Data to use =>
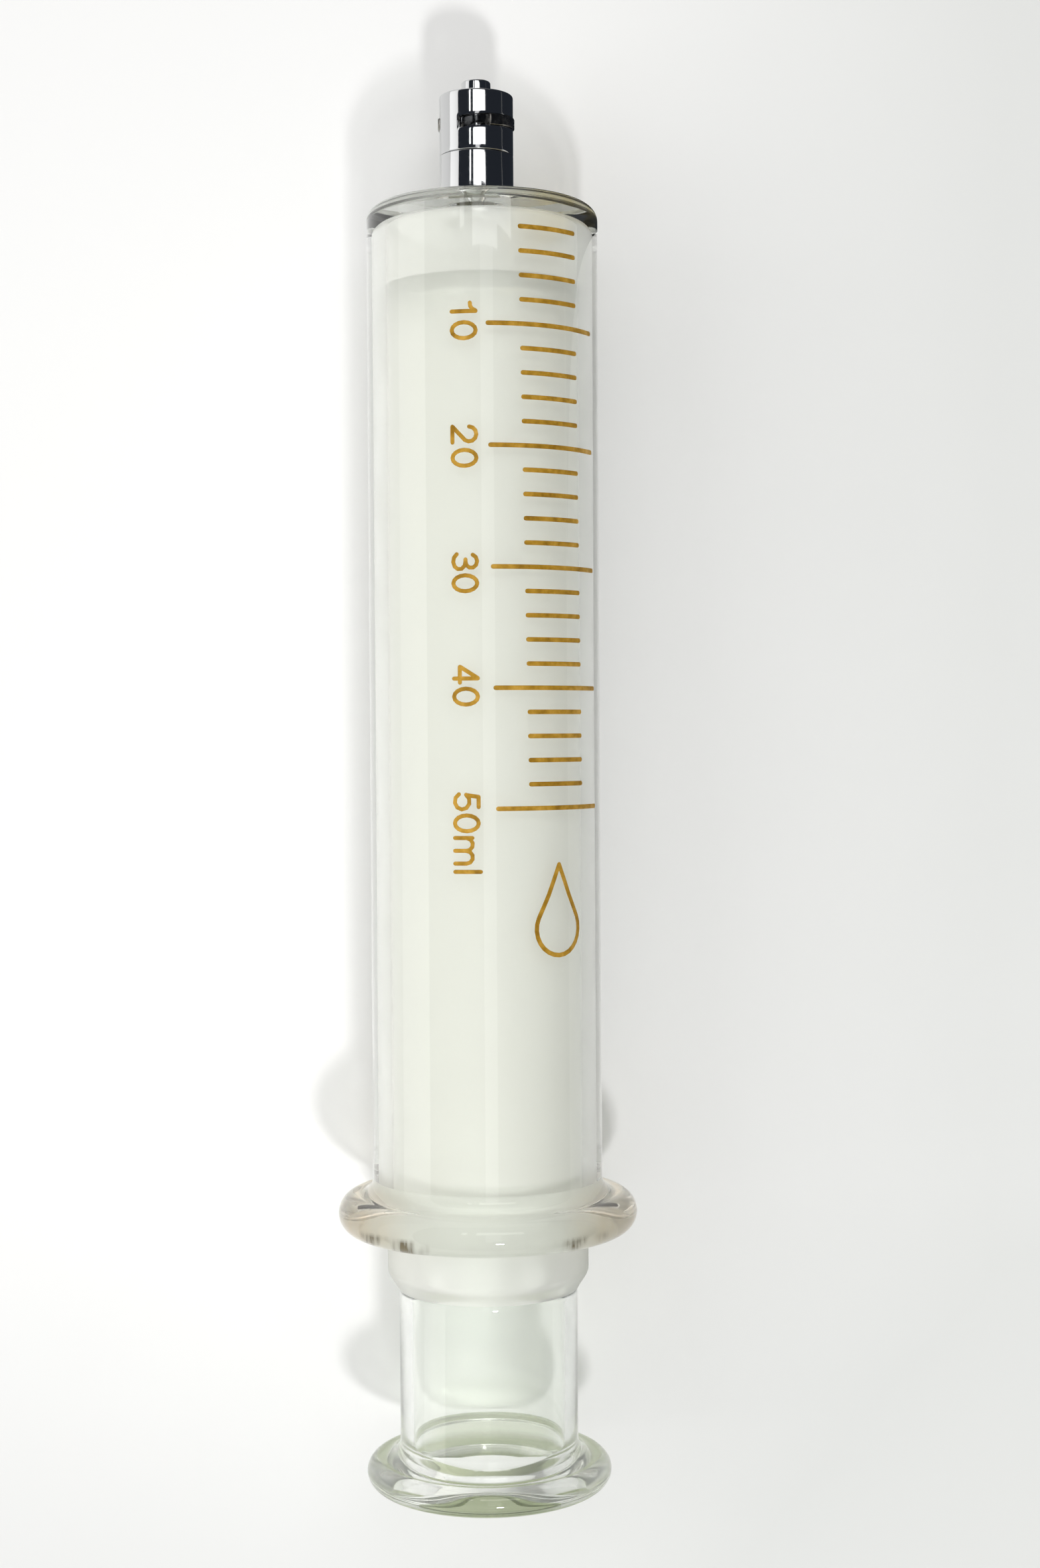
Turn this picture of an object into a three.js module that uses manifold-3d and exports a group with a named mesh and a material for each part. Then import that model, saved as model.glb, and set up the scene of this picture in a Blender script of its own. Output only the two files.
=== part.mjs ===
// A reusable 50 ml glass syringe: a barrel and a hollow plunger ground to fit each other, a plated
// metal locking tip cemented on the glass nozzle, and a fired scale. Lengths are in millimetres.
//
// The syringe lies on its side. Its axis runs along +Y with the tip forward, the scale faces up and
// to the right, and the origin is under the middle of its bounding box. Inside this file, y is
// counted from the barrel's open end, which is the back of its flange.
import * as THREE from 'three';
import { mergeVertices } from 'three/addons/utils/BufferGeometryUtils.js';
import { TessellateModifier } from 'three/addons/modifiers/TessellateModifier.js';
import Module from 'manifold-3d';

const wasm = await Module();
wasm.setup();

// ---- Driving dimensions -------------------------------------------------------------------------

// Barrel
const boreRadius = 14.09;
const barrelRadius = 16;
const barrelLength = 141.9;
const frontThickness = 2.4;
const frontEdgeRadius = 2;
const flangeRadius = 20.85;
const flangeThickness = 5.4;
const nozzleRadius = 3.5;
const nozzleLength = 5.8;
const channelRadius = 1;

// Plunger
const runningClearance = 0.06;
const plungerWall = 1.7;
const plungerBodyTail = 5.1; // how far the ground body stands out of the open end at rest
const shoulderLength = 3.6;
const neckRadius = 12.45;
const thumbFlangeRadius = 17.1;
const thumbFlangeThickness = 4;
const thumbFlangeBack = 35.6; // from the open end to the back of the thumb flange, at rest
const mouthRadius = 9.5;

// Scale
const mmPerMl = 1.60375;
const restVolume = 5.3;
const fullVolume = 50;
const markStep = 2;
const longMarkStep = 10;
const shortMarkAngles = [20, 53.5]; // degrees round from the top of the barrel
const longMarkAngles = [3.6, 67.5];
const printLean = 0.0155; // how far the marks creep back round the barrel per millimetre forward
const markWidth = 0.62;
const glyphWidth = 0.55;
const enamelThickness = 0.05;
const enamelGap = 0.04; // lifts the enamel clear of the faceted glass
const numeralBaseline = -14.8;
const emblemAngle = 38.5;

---

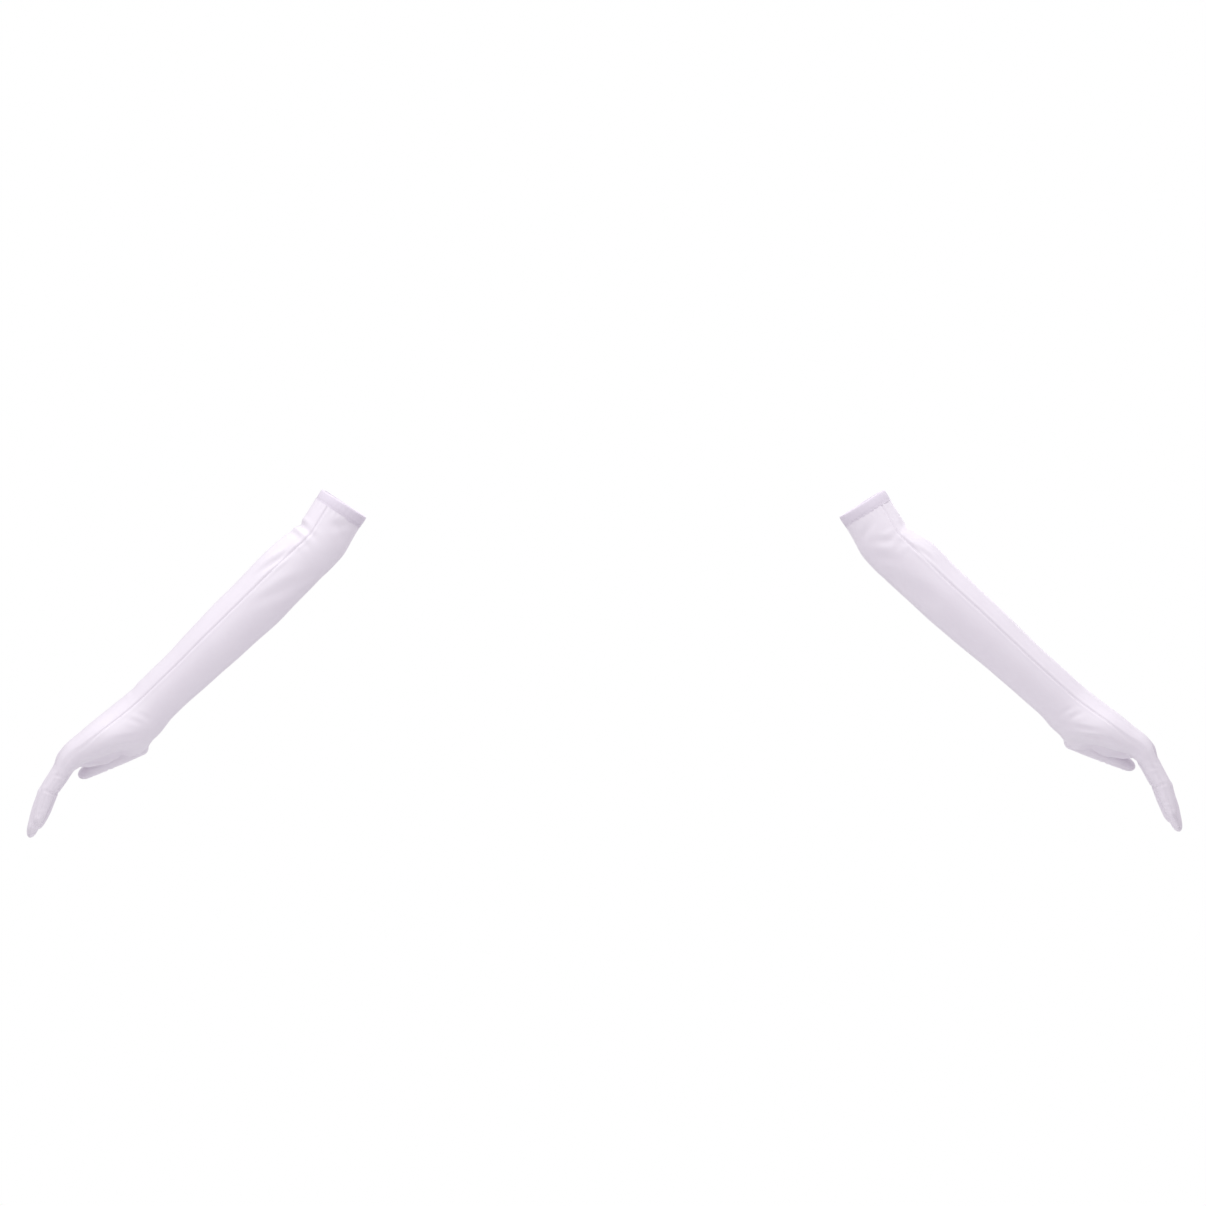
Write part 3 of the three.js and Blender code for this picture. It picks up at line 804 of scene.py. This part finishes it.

What is asked => Exactly as written, quote the lines from the one that has "Turn this picture" down to the one that has "const mouthRadius = 9.5;", and include both.

The reply =>
Turn this picture of an object into a three.js module that uses manifold-3d and exports a group with a named mesh and a material for each part. Then import that model, saved as model.glb, and set up the scene of this picture in a Blender script of its own. Output only the two files.
=== part.mjs ===
// A reusable 50 ml glass syringe: a barrel and a hollow plunger ground to fit each other, a plated
// metal locking tip cemented on the glass nozzle, and a fired scale. Lengths are in millimetres.
//
// The syringe lies on its side. Its axis runs along +Y with the tip forward, the scale faces up and
// to the right, and the origin is under the middle of its bounding box. Inside this file, y is
// counted from the barrel's open end, which is the back of its flange.
import * as THREE from 'three';
import { mergeVertices } from 'three/addons/utils/BufferGeometryUtils.js';
import { TessellateModifier } from 'three/addons/modifiers/TessellateModifier.js';
import Module from 'manifold-3d';

const wasm = await Module();
wasm.setup();

// ---- Driving dimensions -------------------------------------------------------------------------

// Barrel
const boreRadius = 14.09;
const barrelRadius = 16;
const barrelLength = 141.9;
const frontThickness = 2.4;
const frontEdgeRadius = 2;
const flangeRadius = 20.85;
const flangeThickness = 5.4;
const nozzleRadius = 3.5;
const nozzleLength = 5.8;
const channelRadius = 1;

// Plunger
const runningClearance = 0.06;
const plungerWall = 1.7;
const plungerBodyTail = 5.1; // how far the ground body stands out of the open end at rest
const shoulderLength = 3.6;
const neckRadius = 12.45;
const thumbFlangeRadius = 17.1;
const thumbFlangeThickness = 4;
const thumbFlangeBack = 35.6; // from the open end to the back of the thumb flange, at rest
const mouthRadius = 9.5;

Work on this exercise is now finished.